BACKGROUND: Cigarette smoking is the leading cause of the lung cancer. However, mechanism of action underlying the carcinogenesis in the lung still remains to be elucidated. The present study attempted to look into the carcinogenic potential of tobacco-specific nitrosamine, NNK (4-(methylnitrosamino)-1-(3-pyridyl)-1-butanone) and the effects of protein kinase C (PKC) isoforms in an immortalized human epithelial cell model. MATERIAL AND METHOD: Immortalized human epithelial cells were exposed with NNK and examined for its carcinogenic potential as measured by saturation density, soft-agar colony formation, and cell aggregation assay. The specific isoform of PKCs involved in the cellular transformation was analysed through western blot with monoclonal antibody and measured separately in cytosolic fraction and membrane fraction. RESULT: Human epithelial cells exposed with NNK showed prominent carcinogenic potential in saturation density, soft agar colony formation, and cell aggregation assay. PKC isoform analysis results are as follows: PKC-alpha showed significant translocation of protein levels from cytosolic fraction to membrane fraction, as analyzed by immunoblot.

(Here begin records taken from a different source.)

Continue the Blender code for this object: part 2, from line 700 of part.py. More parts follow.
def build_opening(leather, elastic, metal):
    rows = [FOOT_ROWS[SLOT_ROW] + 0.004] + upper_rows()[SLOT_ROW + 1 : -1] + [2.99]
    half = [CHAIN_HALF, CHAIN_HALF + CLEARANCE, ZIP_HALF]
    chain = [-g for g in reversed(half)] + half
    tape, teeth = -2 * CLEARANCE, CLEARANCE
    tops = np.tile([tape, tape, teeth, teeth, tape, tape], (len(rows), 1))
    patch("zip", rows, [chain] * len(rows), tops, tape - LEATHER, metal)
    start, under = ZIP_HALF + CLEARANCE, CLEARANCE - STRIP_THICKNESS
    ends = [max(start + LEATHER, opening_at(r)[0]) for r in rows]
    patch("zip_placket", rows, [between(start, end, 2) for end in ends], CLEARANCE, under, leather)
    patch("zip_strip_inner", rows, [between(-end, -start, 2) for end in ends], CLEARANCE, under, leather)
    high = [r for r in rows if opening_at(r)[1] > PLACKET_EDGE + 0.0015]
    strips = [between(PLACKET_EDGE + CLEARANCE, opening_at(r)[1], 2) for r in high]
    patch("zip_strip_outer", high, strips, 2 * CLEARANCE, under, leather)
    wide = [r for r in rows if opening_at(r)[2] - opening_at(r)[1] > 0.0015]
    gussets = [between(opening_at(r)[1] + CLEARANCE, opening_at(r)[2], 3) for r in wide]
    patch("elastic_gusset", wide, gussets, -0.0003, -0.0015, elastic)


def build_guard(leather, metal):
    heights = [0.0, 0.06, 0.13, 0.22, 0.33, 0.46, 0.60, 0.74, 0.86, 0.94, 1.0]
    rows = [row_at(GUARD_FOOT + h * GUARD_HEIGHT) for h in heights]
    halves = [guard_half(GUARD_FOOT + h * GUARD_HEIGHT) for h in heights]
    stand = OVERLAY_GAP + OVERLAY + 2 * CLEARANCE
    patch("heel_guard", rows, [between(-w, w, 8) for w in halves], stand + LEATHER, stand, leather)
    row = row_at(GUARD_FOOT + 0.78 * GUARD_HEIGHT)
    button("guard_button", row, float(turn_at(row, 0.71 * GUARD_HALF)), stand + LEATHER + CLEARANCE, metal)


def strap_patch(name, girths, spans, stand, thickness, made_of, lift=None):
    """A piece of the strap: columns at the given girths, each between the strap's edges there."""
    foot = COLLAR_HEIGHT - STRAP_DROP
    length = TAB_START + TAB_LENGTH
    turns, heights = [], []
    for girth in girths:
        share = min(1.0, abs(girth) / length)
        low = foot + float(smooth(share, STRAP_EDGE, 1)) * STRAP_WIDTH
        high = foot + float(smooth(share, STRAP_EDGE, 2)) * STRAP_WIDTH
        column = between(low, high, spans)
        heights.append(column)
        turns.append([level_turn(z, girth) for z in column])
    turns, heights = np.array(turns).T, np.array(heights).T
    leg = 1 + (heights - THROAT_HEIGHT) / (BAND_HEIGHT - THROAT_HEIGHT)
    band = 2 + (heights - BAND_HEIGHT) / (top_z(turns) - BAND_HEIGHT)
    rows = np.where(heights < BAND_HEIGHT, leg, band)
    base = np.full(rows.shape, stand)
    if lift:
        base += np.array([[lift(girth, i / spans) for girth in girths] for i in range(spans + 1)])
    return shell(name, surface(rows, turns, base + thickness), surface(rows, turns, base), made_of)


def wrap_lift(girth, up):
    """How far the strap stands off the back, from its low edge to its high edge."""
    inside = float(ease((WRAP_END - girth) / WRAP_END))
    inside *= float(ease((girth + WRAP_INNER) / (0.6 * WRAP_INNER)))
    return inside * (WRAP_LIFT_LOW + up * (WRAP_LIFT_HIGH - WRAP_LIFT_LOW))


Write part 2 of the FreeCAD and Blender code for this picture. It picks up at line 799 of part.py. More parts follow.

PKC-epsilon showed a dose-dependent increase of translocation. PKC-lambda was not affected by NNK treatment. CONCLUSION: The study demonstrated that there was a certain specificity in the patterns of isoform induction following chemical carcinogen exposure. Thus, it is suggested that identification of specific isoform be a clue to find target molecules in the carcinogenesis.